Family Awarded $860K After Guards Bet on Woman's Suicide in Prison: 'Somebody Owes Me Lunch!'

Janika Edmond had “a very rough life,” spending most of her teen years in foster care and suffering several suicide attempts. She was finishing a sentence at Women’s Huron Valley Correctional Facility in Ypsilanti, Michigan, for a probation violation in 2015.

Edmond, 25, died by suicide just five months before her scheduled release.

“The facility was well aware that [Edmond] not only had suicidal ideations, but had acted on them before,” David Steingold, an attorney for the family, tells PEOPLE.

He said that on Nov. 2, 2015, Edmond told guard Diana Callahan that she wanted a “Bam Bam” — a suicide-prevention vest.

“She declared that she was going to attempt suicide, as soon as she did so, Diana Callahan turned around, pumps her fist three times in the air and, in a loud voice, says, ‘Somebody owes me lunch!’ ” Steingold said, citing surveillance footage from the prison.

Steingold says Callahan and another guard, Kory Moore, had placed a bet on whether Edmond would kill herself. After making the declaration, Callahan left Edmond unattended in the shower and found Moore to request a Subway sandwich, according to a lawsuit obtained by PEOPLE. She was gone for nearly 20 minutes and Edmond was found unresponsive.

“It was unbelief [sic] to me, more than anything, that they would let this go like that,” a relative of hers told MLive. “Blatant disrespect for the policy. She wouldn’t be able to hurt herself [with the suicide-prevention vest]. She’d be home right now … out of everything she done been through. It’s such a tragedy. It’s a life tragedy. Everybody failed her.”

Edmond was declared brain dead on Nov. 6, 2015, and pronounced dead days later at Joseph Mercy Hospital, the lawsuit states.
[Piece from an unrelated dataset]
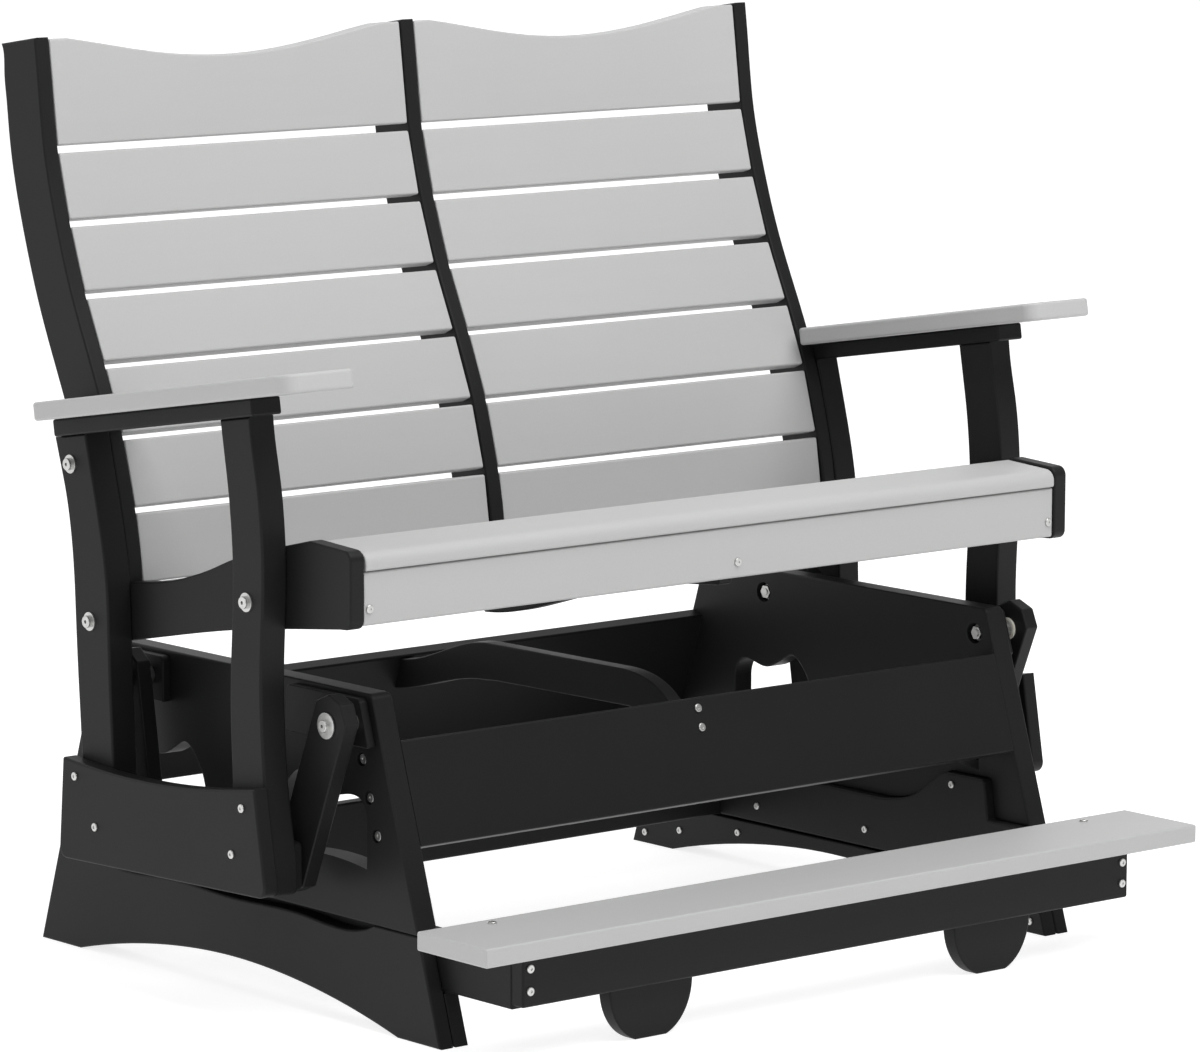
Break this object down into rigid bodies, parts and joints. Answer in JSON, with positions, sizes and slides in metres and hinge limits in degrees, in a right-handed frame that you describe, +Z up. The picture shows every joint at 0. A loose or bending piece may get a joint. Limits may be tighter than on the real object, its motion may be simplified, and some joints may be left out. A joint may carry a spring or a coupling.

Steingold says Edmond’s family was not immediately told about the incident and was only allowed to see her at the hospital on the day of her death.

Callahan was convicted of involuntary manslaughter in the death and sentenced to six months in jail and two years of probation, Holly Kramer, a spokesperson for the Michigan Department of Corrections, tells PEOPLE. Kramer notes that Callahan and Moore were fired “for their actions.”

Moore was later reinstated after arbitration but no longer works with the department, Kramer says.

Earlier this month, U.S. District Court Judge Robert Cleland approved an $860,000 settlement in the family’s wrongful death suit against the department, Callahan and others, a court spokesperson confirmed to PEOPLE.

 

“She had her whole life in front of her,” Steingold tells PEOPLE of Edmond. “She had a few bumps in the road that she needed to get over, but to snatch her life away in this fashion is something that’s gonna haunt everyone in the family for the rest of their lives.”

Women’s Huron Valley Correctional Facility is the only women’s prison in Michigan. The facility has been criticized for severely poor living conditions, including being overcrowded and lacking ventilation, according to Steingold and the Detroit Free Press. According to the newspaper, the roof leaks, inmates have very little access to day rooms and many have developed a mysterious rash.

Prison officials did not immediately respond to a request for comment from PEOPLE.

Steingold says there is “no question” that the poor living conditions at the facility only contributed to Edmond’s depression and mood disorders. He notes the guards’ “blatant indifference” to Edmond’s condition.

“[Their] failure to properly treat Edmond’s mental illness and its actions in discriminating against her and punishing her because of it, exacerbated her mental difficulties, including her suicidal ideations, and caused her suicide,” the lawsuit states.

Suicides accounted for 7 percent of all deaths in state prisons in 2014, according to the Bureau of Justice Statistics. Female prisoners are about nine times as likely to die by suicide as the general female population, according to a recent study.

For many, the incident highlights the violence and dangers present within the nation’s jails and prisons. Outraged social media users have noted the need for transformative and restorative justice rather than punishment-based efforts. This is not the first time activists and organizers have criticized the criminal justice system.

In a recent Forbes essay, noted activist and organizer Venkayla Haynes noted the importance of transformative and restorative justice, writing, “Within the prison industrial complex, incarcerated folks are not given the proper mental health and counseling services in addition to being subjected to deplorable conditions and violence.”